April 8, 1945 - Kaltensundheim, Germany
Blue Mike: ..."The company had machine-gun mounted jeep patrols active throughout the day. The weather was crisp and clear....The company remained billeted in Kaltensundheim for the night...We were at our most northerly advance into Germany. From now on, we would be traveling in a south-southeast direction until we met the Russians....We have stayed in houses the last two nights and it was much appreciated. The first night it was raining and last night there was frost on everything."
April 9, 1945 - Dreissigacker, Germany
Blue Mike: "This is the second morning in Kaltensundheim with very little to do....The company continued jeep patrols in the morning.
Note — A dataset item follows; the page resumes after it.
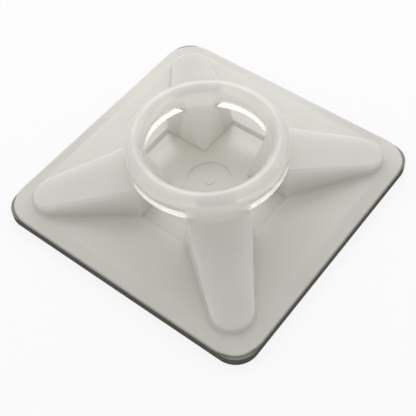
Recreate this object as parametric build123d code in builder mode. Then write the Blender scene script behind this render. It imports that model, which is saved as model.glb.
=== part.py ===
from build123d import *
import math
import os

# Four-way cable tie mount with an adhesive pad, in millimetres.
# The origin is the centre of the pad's underside, +Z is up, and the sides of the base lie along X and Y.

# Base and pad
base_side = 28.0
base_corner_radius = 3.0
base_edge_height = 0.28
base_field_height = 0.5
border_width = 1.2
border_edge_chamfer = 0.12
border_crown_radius = 1.5
pad_thickness = 0.9
pad_corner_radius = 2.2

# Ring
ring_outer_diameter = 15.0
ring_wall = 1.68
ring_height = 6.56

# Tie openings, for ties up to 4.8 mm wide, and the floor that the ties slide over
opening_width = 5.0
opening_height = 3.8
opening_draft = 8.5
opening_chamfer = 0.15
floor_thickness = 0.25
sill_length = 0.4
sill_setback = 0.2
gate_recess_diameter = 4.4
gate_recess_depth = 0.08
gate_mark_diameter = 1.0

# Arms on the diagonals
arm_tip_width = 3.9
arm_tip_gap = 0.4
arm_root_drop = 0.55
arm_tip_rise = 0.65
arm_draft = 6.0
arm_edge_radius = 0.35
arm_foot_radius = 0.25

# Heights above the surface that the mount is stuck to
base_bottom = pad_thickness
edge_top = base_bottom + base_edge_height
field_top = base_bottom + base_field_height
floor_top = base_bottom + floor_thickness
opening_top = floor_top + opening_height
ring_top = base_bottom + ring_height

# The crest of the ring is a half-round lip as wide as the wall
ring_outer_radius = ring_outer_diameter / 2
ring_inner_radius = ring_outer_radius - ring_wall
lip_radius = ring_wall / 2
lip_centre_radius = ring_outer_radius - lip_radius
lip_centre_height = ring_top - lip_radius
above_ring = ring_top + 1.0

# Inside the ring the four legs slope inwards and end in a point where two channels cross
leg_point_radius = opening_width / 2 * math.sqrt(2)
opening_top_width = opening_width + 2 * (opening_top - field_top) * math.tan(math.radians(opening_draft))
opening_half_length = ring_outer_radius + arm_foot_radius
sill_top_distance = ring_outer_radius - sill_setback
sill_foot_distance = sill_top_distance - sill_length

# Each leg is as wide outside as the ring between two channels, and its arm takes up that width
leg_corner = math.sqrt(ring_outer_radius ** 2 - (opening_width / 2) ** 2)
leg_half_width = (leg_corner - opening_width / 2) / math.sqrt(2)
leg_reach = (leg_corner + opening_width / 2) / math.sqrt(2)

# The flat field ends where the rounded crown of the border begins
rim_side = base_side - 2 * border_edge_chamfer
rim_corner_radius = base_corner_radius - border_edge_chamfer
field_side = base_side - 2 * border_width
field_corner_radius = base_corner_radius - border_width / 2
border_slope = math.atan((base_field_height - base_edge_height) / (border_width - border_edge_chamfer))
crown_setback = border_crown_radius * math.tan(border_slope / 2)
field_reach = (field_side / 2 - field_corner_radius) * math.sqrt(2) + field_corner_radius - crown_setback

# Each arm starts inside the wall of the ring and ends a gap short of the rounded corner of the flat field
arm_start = ring_outer_radius - ring_wall
arm_tip_reach = field_reach - arm_tip_gap
arm_tip_centre = arm_tip_reach - arm_tip_width / 2
arm_root_top = opening_top - arm_root_drop
arm_tip_top = field_top + arm_tip_rise
arm_slope = math.degrees(math.atan2(arm_root_top - arm_tip_top, arm_tip_reach - ring_outer_radius))
above_arm = ring_top - field_top

# The sides of the arm touch its round tip and run back past the corners of the leg
tip_foot_radius = arm_tip_width / 2 + arm_tip_rise * math.tan(math.radians(arm_draft))
leg_to_tip = arm_tip_centre - leg_reach
side_to_tip = math.hypot(leg_to_tip, leg_half_width)
side_angle = math.atan2(leg_half_width, leg_to_tip) - math.asin(tip_foot_radius / side_to_tip)
touch_x = arm_tip_centre + tip_foot_radius * math.sin(side_angle)
touch_y = tip_foot_radius * math.cos(side_angle)
arm_start_half = leg_half_width + (leg_reach - arm_start) * math.tan(side_angle)

# One arm, built along +X: drafted sides that close in, a round outer end and a top that slopes down
with BuildPart() as arm:
    with BuildSketch(Plane.XY.offset(field_top)):
        with BuildLine():
            Polyline((touch_x, touch_y), (arm_start, arm_start_half), (arm_start, -arm_start_half),
                     (touch_x, -touch_y))
            ThreePointArc((touch_x, touch_y), (arm_tip_centre + tip_foot_radius, 0), (touch_x, -touch_y))
        make_face()
    extrude(amount=above_arm, taper=arm_draft)
    arm_top_plane = Plane(origin=(ring_outer_radius, 0, arm_root_top)).rotated((0, arm_slope, 0))
    split(bisect_by=arm_top_plane, keep=Keep.BOTTOM)
    arm_top_edges = arm.faces().sort_by(Axis.Z)[-1].edges()
    fillet(arm_top_edges.filter_by(lambda e: e.center().X > ring_outer_radius), arm_edge_radius)

with BuildPart() as mount_body:
    # Base: an upright edge, a narrow chamfer and a bevelled border that rises to the flat field
    with BuildSketch(Plane.XY.offset(base_bottom)):
        RectangleRounded(base_side, base_side, base_corner_radius)
    extrude(amount=base_edge_height - border_edge_chamfer)
    with BuildSketch(Plane.XY.offset(edge_top - border_edge_chamfer)):
        RectangleRounded(base_side, base_side, base_corner_radius)
    with BuildSketch(Plane.XY.offset(edge_top)):
        RectangleRounded(rim_side, rim_side, rim_corner_radius)
    with BuildSketch(Plane.XY.offset(field_top)):
        RectangleRounded(field_side, field_side, field_corner_radius)
    loft(ruled=True)
    fillet(mount_body.faces().sort_by(Axis.Z)[-1].edges(), border_crown_radius)

    # Arms on the diagonals, with a rounded foot
    with PolarLocations(0, 4, start_angle=45):
        add(arm.part)
    foot_edges = mount_body.edges(Select.LAST).filter_by_position(Axis.Z, field_top - 0.01, field_top + 0.01)
    fillet(foot_edges, arm_foot_radius)

    # Ring with a half-round lip, still filled inside
    with BuildSketch(Plane.XZ):
        with BuildLine():
            Polyline((ring_inner_radius, lip_centre_height), (0, lip_centre_height), (0, base_bottom),
                     (ring_outer_radius, base_bottom), (ring_outer_radius, lip_centre_height))
            ThreePointArc((ring_outer_radius, lip_centre_height), (lip_centre_radius, ring_top),
                          (ring_inner_radius, lip_centre_height))
        make_face()
    revolve(axis=Axis.Z)

    # Crater: straight inside the ring, then sloping in over the legs to the floor
    with BuildSketch(Plane.XZ):
        with BuildLine():
            Polyline((0, floor_top), (leg_point_radius, floor_top), (ring_inner_radius, opening_top),
                     (ring_inner_radius, above_ring), (0, above_ring), (0, floor_top))
        make_face()
    revolve(axis=Axis.Z, mode=Mode.SUBTRACT)

    # Tie openings: two channels with drafted sides cross under the ring
    for across in (Plane.YZ, Plane.XZ):
        with BuildSketch(across):
            with BuildLine():
                Polyline((-opening_width / 2, field_top), (opening_width / 2, field_top),
                         (opening_top_width / 2, opening_top), (-opening_top_width / 2, opening_top),
                         (-opening_width / 2, field_top))
            make_face()
        extrude(amount=opening_half_length, both=True, mode=Mode.SUBTRACT)
    under_edges = mount_body.edges().filter_by(GeomType.CIRCLE)
    chamfer(under_edges.filter_by_position(Axis.Z, opening_top - 0.01, opening_top + 0.01), opening_chamfer)

    # Below the field the channels are a recess with a sloping sill at each end
    for along in (Plane.XZ, Plane.YZ):
        with BuildSketch(along):
            with BuildLine():
                Polyline((-sill_foot_distance, floor_top), (sill_foot_distance, floor_top),
                         (sill_top_distance, field_top), (-sill_top_distance, field_top),
                         (-sill_foot_distance, floor_top))
            make_face()
        extrude(amount=opening_width / 2, both=True, mode=Mode.SUBTRACT)

    # Shallow round recess in the middle of the floor, with the mark of the moulding gate left standing
    with BuildSketch(Plane.XY.offset(floor_top)):
        Circle(gate_recess_diameter / 2)
        Circle(gate_mark_diameter / 2, mode=Mode.SUBTRACT)
    extrude(amount=-gate_recess_depth, mode=Mode.SUBTRACT)

with BuildPart() as adhesive_pad:
    with BuildSketch():
        RectangleRounded(base_side, base_side, pad_corner_radius)
    extrude(amount=pad_thickness)

os.makedirs("parts", exist_ok=True)
mount_body.part.label = "mount_body"
adhesive_pad.part.label = "adhesive_pad"
export_step(mount_body.part, "parts/mount_body.step")
export_step(adhesive_pad.part, "parts/adhesive_pad.step")
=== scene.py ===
import math

import bpy
from mathutils import Matrix, Vector


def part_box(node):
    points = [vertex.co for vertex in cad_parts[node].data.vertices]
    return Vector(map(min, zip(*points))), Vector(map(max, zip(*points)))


# Cable tie mount of natural nylon on a foam pad. Lengths are in metres where a name gives no other unit,
# heights are measured from the pad's underside, and the scales of textures are per metre.
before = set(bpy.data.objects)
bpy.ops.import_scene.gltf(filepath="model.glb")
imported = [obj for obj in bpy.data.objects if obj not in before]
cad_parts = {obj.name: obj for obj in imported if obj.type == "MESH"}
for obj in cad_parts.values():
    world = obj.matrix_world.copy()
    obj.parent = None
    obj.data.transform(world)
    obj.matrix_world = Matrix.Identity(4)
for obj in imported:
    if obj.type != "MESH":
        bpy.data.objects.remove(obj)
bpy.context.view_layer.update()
scene = bpy.context.scene
scene.view_settings.view_transform = "Standard"

mount_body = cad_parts["mount_body"]
adhesive_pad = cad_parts["adhesive_pad"]


# Camera: near and high up, over the corner between +X and -Y
CAMERA_AZIMUTH = math.radians(40.977)
CAMERA_ELEVATION = math.radians(53.486)
CAMERA_ROLL = math.radians(-4.239)
CAMERA_PLACE = Vector((0.033447, -0.039027, 0.066141))
LENS_MM = 75.54
SENSOR_MM = 36
CLIP_NEAR = 0.001
CLIP_FAR = 10


def place_camera():
    """The camera that was fitted to the photo's base and ring."""
    data = bpy.data.cameras.new("camera")
    data.sensor_width = SENSOR_MM
    data.lens = LENS_MM
    data.clip_start = CLIP_NEAR
    data.clip_end = CLIP_FAR
    camera = bpy.data.objects.new("camera", data)
    scene.collection.objects.link(camera)
    scene.camera = camera

    back = Vector((math.sin(CAMERA_AZIMUTH) * math.cos(CAMERA_ELEVATION),
                   -math.cos(CAMERA_AZIMUTH) * math.cos(CAMERA_ELEVATION),
                   math.sin(CAMERA_ELEVATION)))
    right = (-back).cross(Vector((0, 0, 1))).normalized()
    up = right.cross(-back)
    rolled_right = math.cos(CAMERA_ROLL) * right + math.sin(CAMERA_ROLL) * up
    rolled_up = -math.sin(CAMERA_ROLL) * right + math.cos(CAMERA_ROLL) * up
    turn = Matrix((rolled_right, rolled_up, back)).transposed().to_4x4()
    camera.matrix_world = Matrix.Translation(CAMERA_PLACE) @ turn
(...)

The weather was cool and clear....At 1400 we loaded on trucks and traveled ten miles to Dreissigacker, just outside of Meiningen, arriving at 1500, where we billeted for the night."
April 10, 1945 - Meiningen, Germany
Blue Mike: "The company continued jeep patrols for most of the day. The weather was hazy with one mile visibility in the morning but burned off by noon to four miles visibility. The nights have been clear...At 1830 the company loaded on trucks in Dreissigacker for a two mile ride into Meiningen, arriving at 1900 to relieve elements of the 2d Battalion, 66th Infantry. The 3d Battalion was now in regimental reserve.....We billeted for the night in Meiningen. Again, we were called upon for night patrols in and around the city. At 1855 the 3d Battalion reverted to attachment to XII Corps, relieving 2d Battalion, 66th Infantry, vicinity of Meiningen. This means were are now on call by Corps to handle hot spots. We are now in reserve."